Non-think prevails on climate change religion

Terry McCrann

TONY Abbott was asked whether he believed in climate change at his opening media conference as Opposition Leader.

It was an inevitable question, even an appropriate one, given the decidedly small-c catholic opinions he has expressed on the subject. But it was also The Question on behalf of the media gallery, exactly capturing its crushing group non-think.

For him to have shown the slightest hesitation would have condemned him to eternal and endless characterisation, if not damnation; branded as a Hansonite denier from the get-go of his leadership. So he gave the understandable if unfortunate politically correct response. Yes.

Instead of posing to the gallery the counter-question: which climate change? The one that has been happening every day, every week, every month, every decade, every century, every millennium, since 4004 years before the birth of He Who Should Not be Named, or of the planet, whichever came first?

Or the climate change invented in the Climate Research Unit in Britain, the holiest of holy places of the First Church of Climate Apocalypse and Purportedly Pissed-off Gaia. The church that is about to have its great synod at Copenhagen this month.

He might have followed through with a supplementary counter-question: has any one of the massed might of the gallery ever, in two years of relentless droning from the Prime Minister, Deputy Prime Minister and Climate Change Minister asked them what exactly will their emissions trading scheme do about the climate change they purport to believe in, fear and are “acting” to tackle?

Yes, PM, D-PM and CCM, but what exactly will reducing our emissions by 5 per cent by 2020 do to the climate? Even making the heroic assumption they are reduced under your ETS — which is currently in, if you’ll excuse the term, cold storage.

How many degrees will it lop off temperatures? How exactly will it keep the water from lapping at the feet of people in the front stalls at the Opera House?

I’d suggest those sorts of questions have never been put directly to those ministers. They certainly weren’t by Barrie Cassidy on the ABC’s Insiders last week, when he was given a golden opportunity by Julia Gillard droning on and on about the opposition’s refusal “to do anything” about climate change.

Gillard: “We want to act now to deal with climate change.” Missing response from Cassidy: how does this ETS deal with climate change?

Gillard: “We are interested in delivering this huge reform in the nation’s interests so we tackle climate change.” Missing response from Cassidy: how does this tackle climate change?

You could replay this sort of non-exchange 1000, 10,000 times over the past two years.

This is not about belief in, or scepticism over, climate change, but about policy and consequence. On the one hand a policy that does exactly nothing about climate change, as defined and believed in by Rudd, Gillard, Malcolm Turnbull and co, but a policy that would have a very real, dramatic, and indeed devastating, impact on the economy and all Australians.

There are two policy consequence issues. The ETS as a tax and the ETS as a direct intervention in the economy. In both cases the mainstream media, and the gallery in particular, have adopted the nothing-to-see-here, move-on, approach.

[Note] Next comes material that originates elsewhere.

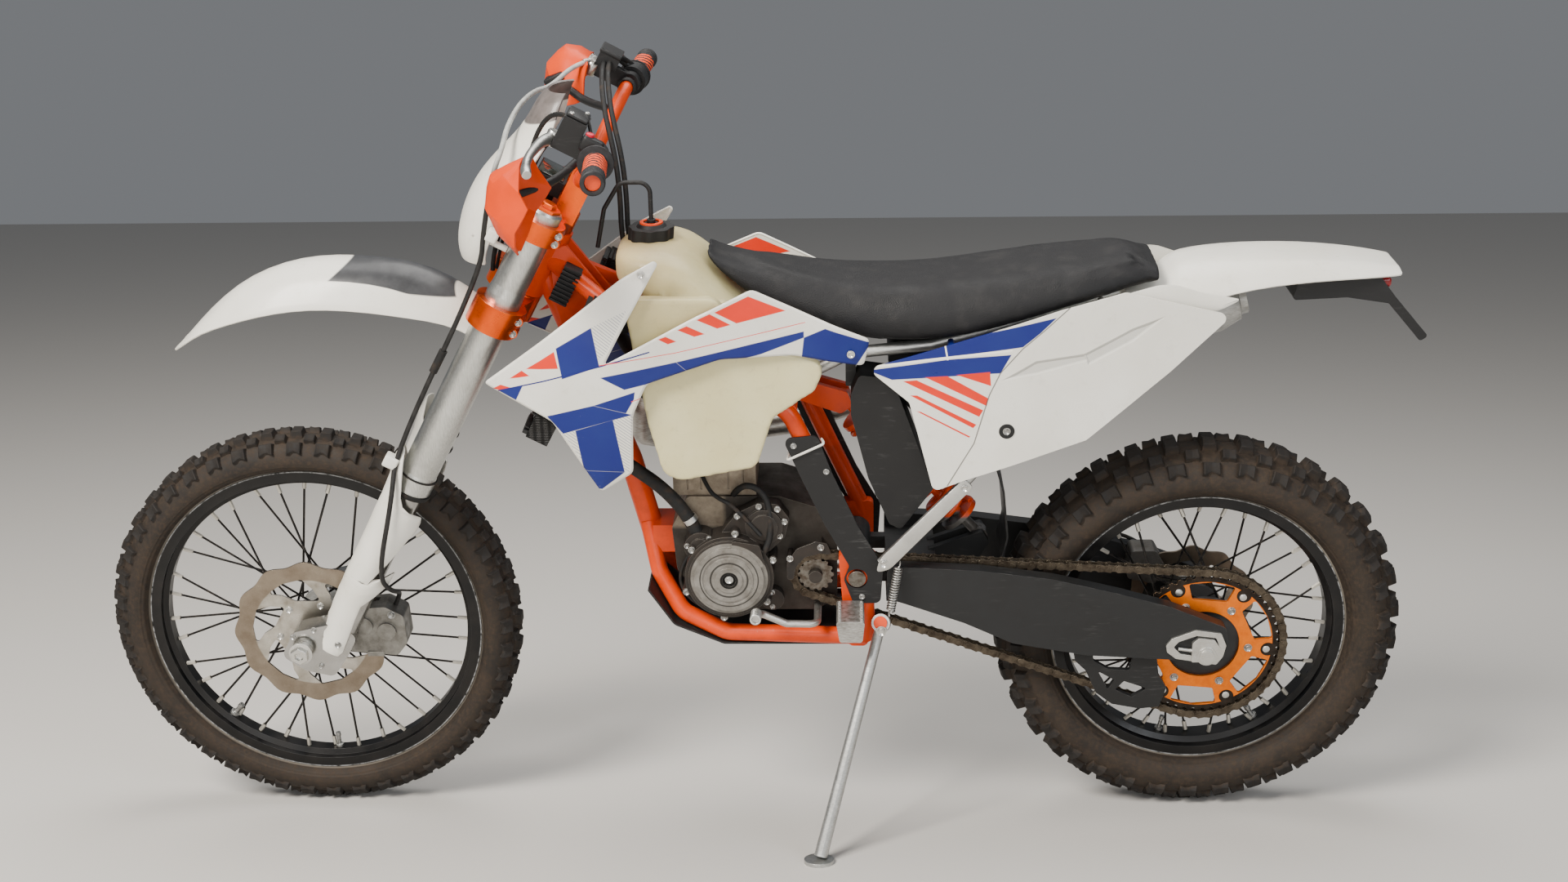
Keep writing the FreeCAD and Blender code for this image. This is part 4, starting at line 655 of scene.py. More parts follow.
def black_rim(wheel):
    paint = Paint(wheel["name"] + "_rim_black", 0.3)
    edge, cloud = paint.soft_edges(0.5), paint.noise(45, 5)
    lip = paint.from_axle(wheel).ramp(wheel["rim"] - 2.2, wheel["rim"] - 1.0)
    worn = lip * paint.noise(9, 4, 0.7).ramp(0.35, 0.6) * 0.8
    base = paint.mix(cloud.ramp(0.42, 0.75) * 0.32, "040405", "2a2521")
    paint.colour(base.toward(worn | edge * 0.15, "a9aaaa"))
    paint.rough(cloud, 0.25, 0.75, 0.24, 0.5)
    return paint.finish


def spoke_finish(wheel):
    """Black spokes with bright nipples."""
    paint = Paint(wheel["name"] + "_spokes_black", 0.35, metal=0.6)
    nipple = paint.from_axle(wheel).ramp(wheel["rim"] - 43.5, wheel["rim"] - 42.5)
    cloud = paint.noise(6, 4)
    paint.colour(cloud.tints(0.4, 0.75, "171718", "3a3530").toward(nipple, "b9b5ab"))
    paint.rough(cloud, 0.3, 0.7, 0.28, 0.5)
    return paint.finish


def clear_lens():
    paint = Paint("clear_lens", 0.08, coat=0.6)
    cloud = paint.noise(40, 4)
    paint.colour(cloud.tints(0.3, 0.7, "8e9396", "b4b8ba"))
    paint.bump((paint.y * 0.9).wave(), 0.6)
    paint.rough(cloud, 0.3, 0.7, 0.06, 0.2)
    return paint.finish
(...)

Paul Keating’s very effective assault on John Hewson’s GST in 1993 has been called back into play by Abbott. Its effectiveness was hugely leveraged by the media.

The interesting thing is that it had to be rebirthed by Abbott, in the absence of the media having the slightest interest in the subject.

The ETS will save the Barrier Reef if not the planet, nothing more to be said. Well, to be honest, not exactly. There has been lots of focus on “handouts to polluters” — the part of the money raised from the ETS directed to power stations to keep them open, and to export-exposed industries.

The media inanely parrot the government’s big lie about carbon pollution — a lie intended to create subconscious perceptions of dirty bits of grit, a lie the gallery again, in particular, should be calling the government on rather than retailing it.

Yes, PM, D-PM, CCM, but isn’t this all about emissions of carbon dioxide, so are we polluting each other as we talk? I don’t recall John Howard and Peter Costello getting a complete pass from the gallery on the impact of the GST in either the 1998 election or running down to its implementation in 2000.

It’s not only the Canberra media gallery. Never have the business organisations been more supine or more asinine.

They all make their ritualistic murmurs of obeisance at the altar of the climate apocalypse. Australian Industry Group’s Heather Ridout says we need a “national approach to emissions reduction that can form part of international action to address the threat of climate change”.

Even the Minerals Council, representing the great sinners, says: “It remains committed to the development of climate change policy that puts a price on carbon.”

Give us certainty is the inane clarion call of these business groups.

In effect, Ridout and her peers are demanding the certainty of the positioning of the deckchairs on the Titanic.